Task: Quote verbatim the span of lines that begins the listing below and closes with the line containing "of its bag.".

Provided material:
>>>>>

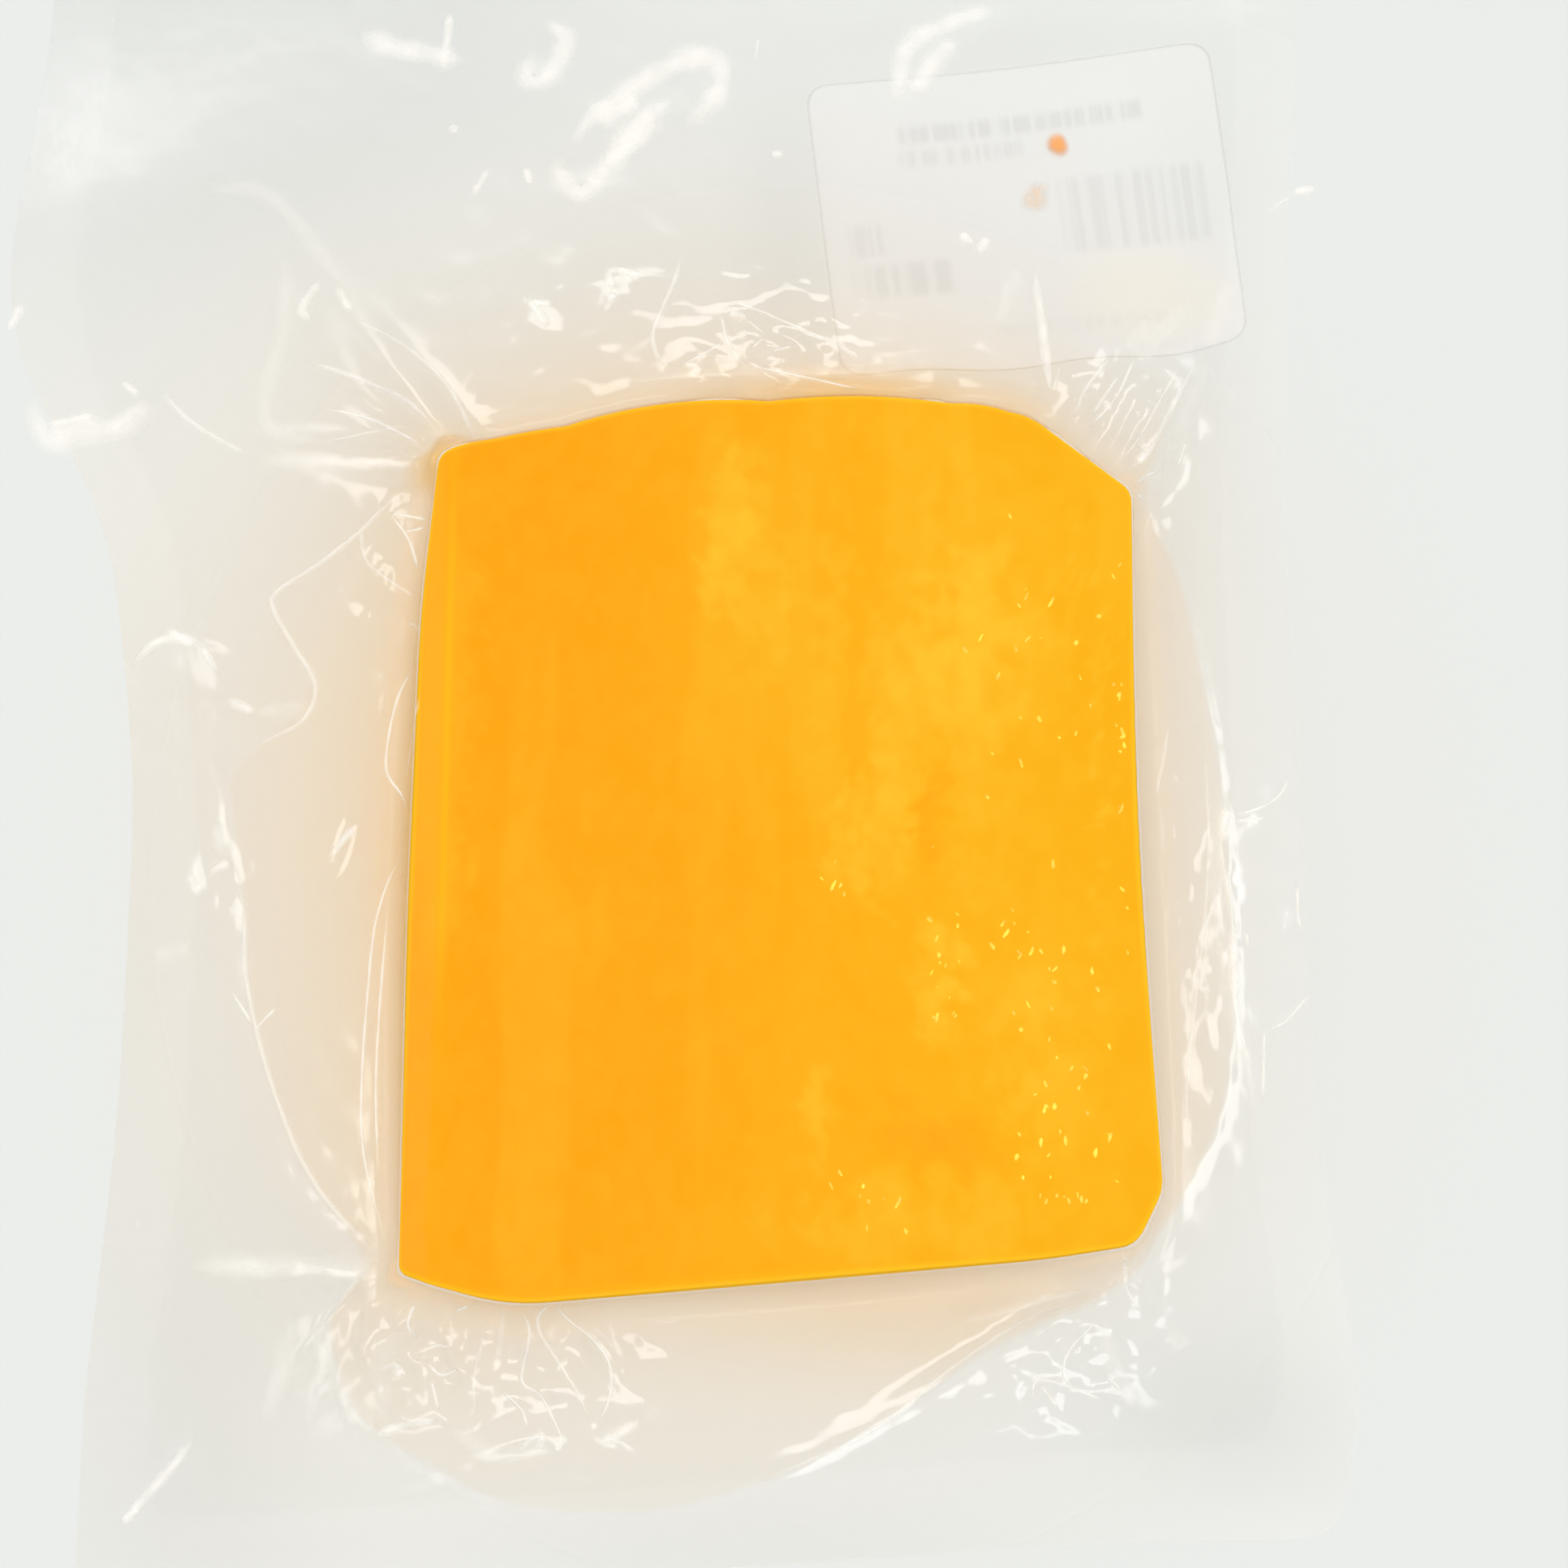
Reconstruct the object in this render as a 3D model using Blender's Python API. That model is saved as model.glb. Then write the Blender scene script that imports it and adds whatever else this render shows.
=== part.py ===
"""A vacuum-sealed block of cheddar: the sealed pack lying flat, and the scale label on the back of its bag.

The pack is one closed solid. Its top follows the block and the film that tents down from the block's edges to a
thin skirt. Its underside is flat below the block and rises to the skirt. +X is the pack's width, +Y runs from its
sealed bottom to its mouth, and the origin is on the table under the middle of the bag. The sizes below are drawn
from a point near the block's middle line, and DRAWN_MIDDLE is where the bag's middle lies in that drawing.
"""

import math

import bpy
import numpy as np

# Every size below is in millimetres, and METRE turns it to Blender's metres
METRE = 0.001
DRAWN_MIDDLE = (-3.8, 0.0, 0.0)

# Block of cheese
BLOCK_THICKNESS = 22.0
BLOCK_CENTRE = (12.0, -21.0)
EDGE_ROUND = 2.4
LEFT_EDGE_SLOPE = 4.6
LEFT_EDGE_X = -30.0
FOOT_ROUND = 1.5
# Corners, anticlockwise: x, y, length rounded off, and the bulge of the run that follows
BLOCK_CORNERS = (
    (58.5, -61.1, 1.2, 0.0),
    (56.0, -22.0, 12.0, 0.0),
    (56.7, 24.1, 1.2, 0.0),
    (40.7, 34.6, 2.5, 4.0),
    (-30.7, 30.0, 1.2, 0.0),
    (-34.8, 8.0, 6.0, 0.0),
    (-34.6, -40.0, 10.0, 0.0),
    (-33.9, -74.6, 1.2, 0.0),
    (-21.8, -77.2, 5.0, 0.0),
    (44.0, -72.4, 4.0, 0.0),
    (54.1, -70.0, 2.0, 0.0),
)
# Lump that stands out of the cut-off corner, lower than the top face: x, y, height, radius
CORNER_LUMP = (46.5, 31.6, 15.0, 5.0)

# Bag
FILM_SKIRT = 1.0
BAG_CORNERS = (
    (82.0, -108.0, 5.0, 0.0),
    (85.9, -87.0, 8.0, 0.0),
    (82.4, -62.0, 10.0, 0.0),
    (80.8, 22.0, 18.0, 0.0),
    (86.5, 118.0, 3.0, 0.0),
    (-94.0, 118.0, 4.0, 0.0),
    (-94.0, 47.0, 10.0, 0.0),
    (-82.0, 26.0, 10.0, 0.0),
    (-76.2, -12.0, 14.0, 0.0),
    (-76.2, -56.0, 12.0, 0.0),
    (-79.2, -93.0, 8.0, 0.0),
    (-79.0, -118.4, 5.0, 0.0),
)
TENT_REACH = 6.5
TENT_STEEPNESS = 2.6
FOOT_STEEPNESS = 2.2
SEAM_HEIGHT = 9.0
SKIRT_HEIGHT = 3.0
SKIRT_FALL = 22.0
WAVE_HEIGHT = 0.9
WAVE_LENGTHS = (68.0, 84.0)
# Places where the skirt stands off the table: x, y, height, spread
SKIRT_LIFTS = (
    (80.0, -101.0, 6.0, 17.0),
    (-92.0, 62.0, 9.0, 26.0),
    (48.0, 84.0, 2.0, 30.0),
    (-5.0, 112.0, 3.5, 34.0),
)
# Main folds that run out from the block's corners: from x, y, to x, y, height at the corner, half width
FOLDS = (
    (-32.0, 32.0, -60.0, 70.0, 6.5, 4.2),
    (-34.0, 30.0, -73.0, 39.0, 4.5, 4.0),
    (-35.0, -75.0, -67.0, -76.0, 5.5, 4.0),
    (-34.0, -78.0, -53.0, -100.0, 5.0, 4.2),
    (-21.0, -78.0, -18.0, -97.0, 4.0, 4.0),
    (54.0, -72.0, 2.0, -103.0, 5.0, 4.4),
    (56.0, -71.0, 58.0, -95.0, 4.0, 4.0),
    (57.5, 26.0, 74.0, 55.0, 6.5, 4.0),
    (49.0, 32.0, 60.0, 50.0, 4.5, 3.6),
    (4.0, 36.0, -5.0, 55.0, 3.5, 4.0),
)

# Scale label, glued to the back of the bag
LABEL_SIZE = (58.0, 42.5)
LABEL_CENTRE = (46.3, 70.7)
LABEL_TURN = math.radians(5.0)
LABEL_CORNER = 3.0
LABEL_THICKNESS = 0.35
LABEL_GAP = 0.45
LABEL_CELLS = (16, 12)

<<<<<

Answer for this exercise:
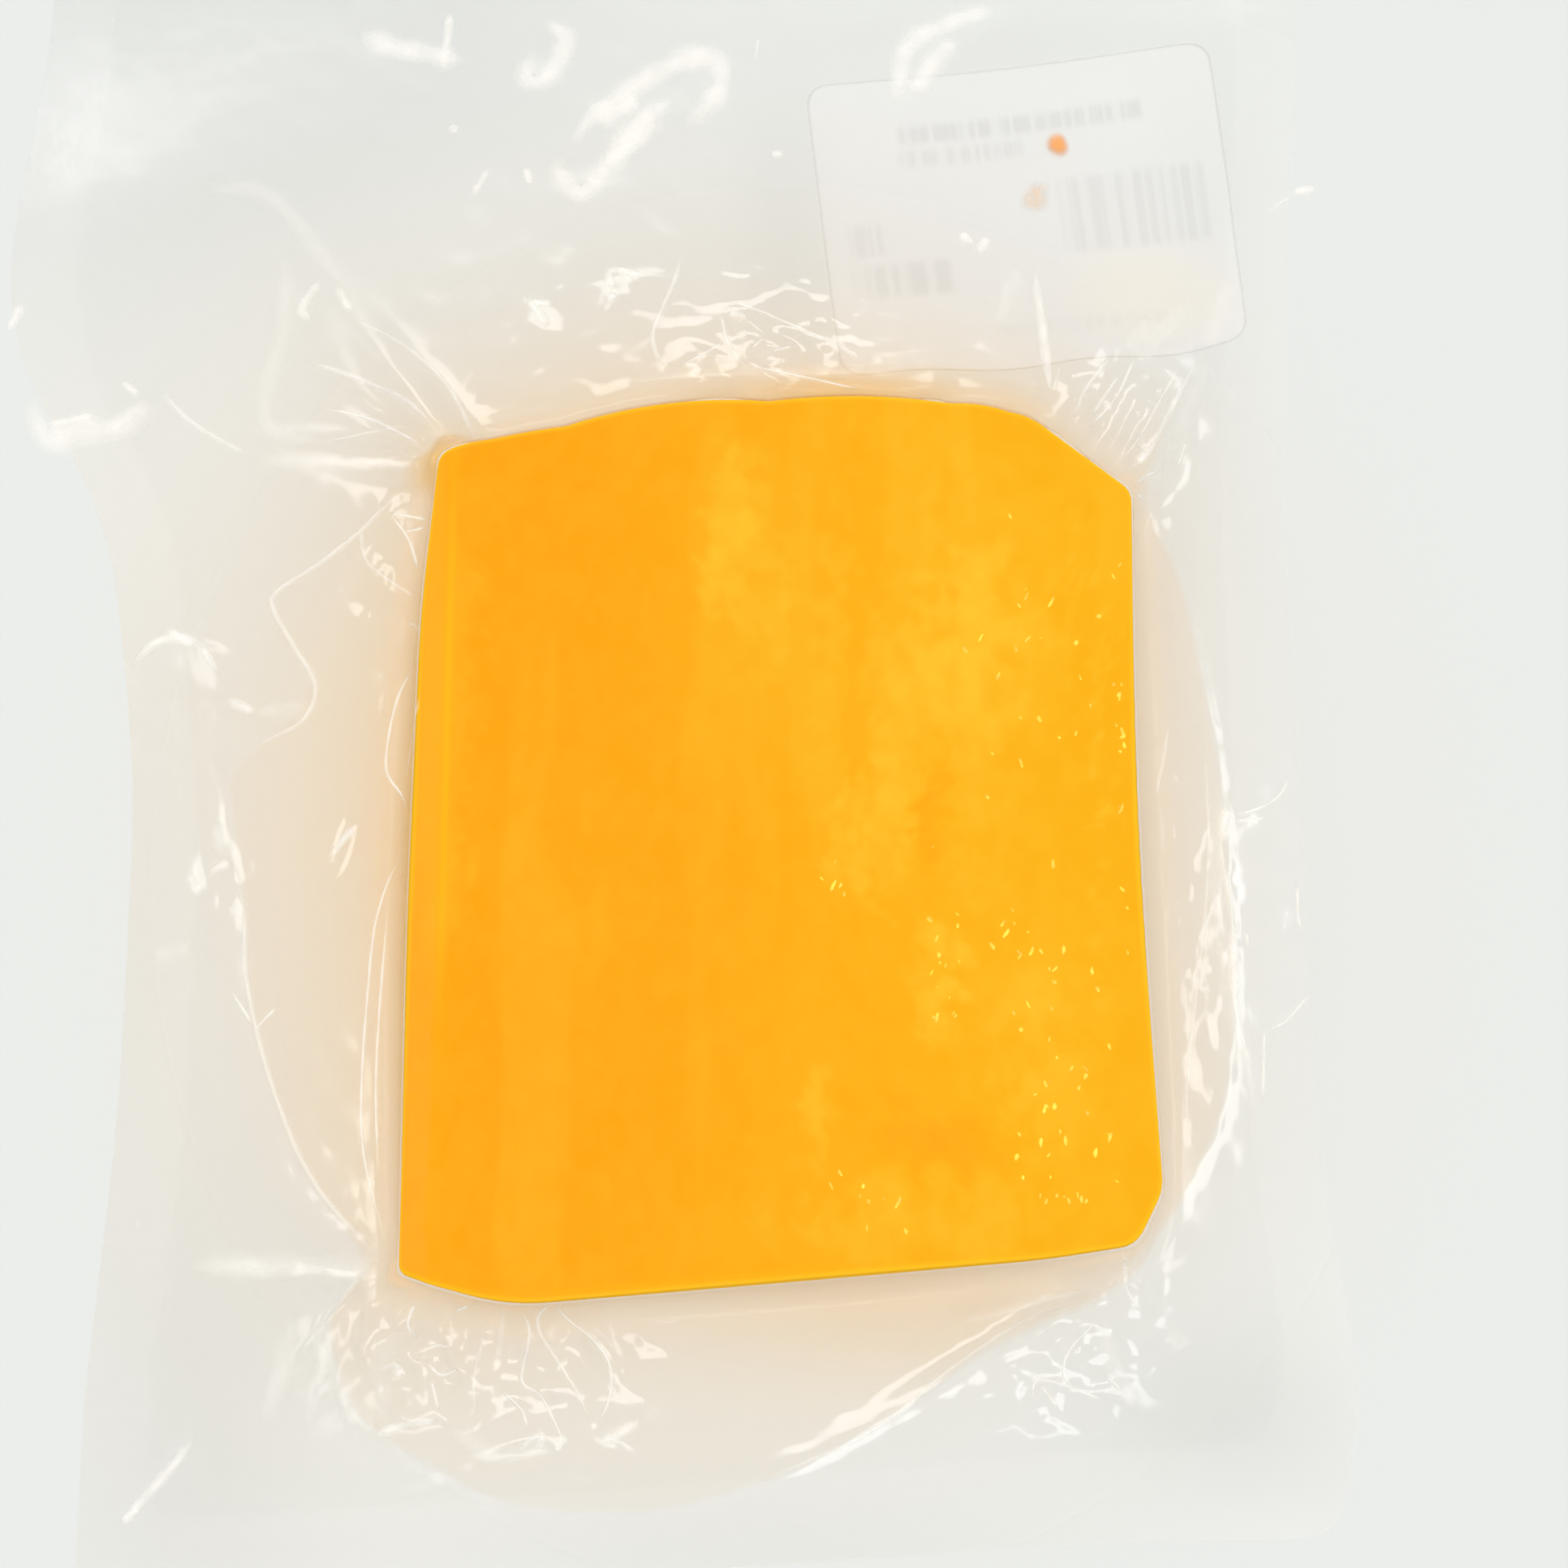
Reconstruct the object in this render as a 3D model using Blender's Python API. That model is saved as model.glb. Then write the Blender scene script that imports it and adds whatever else this render shows.
=== part.py ===
"""A vacuum-sealed block of cheddar: the sealed pack lying flat, and the scale label on the back of its bag.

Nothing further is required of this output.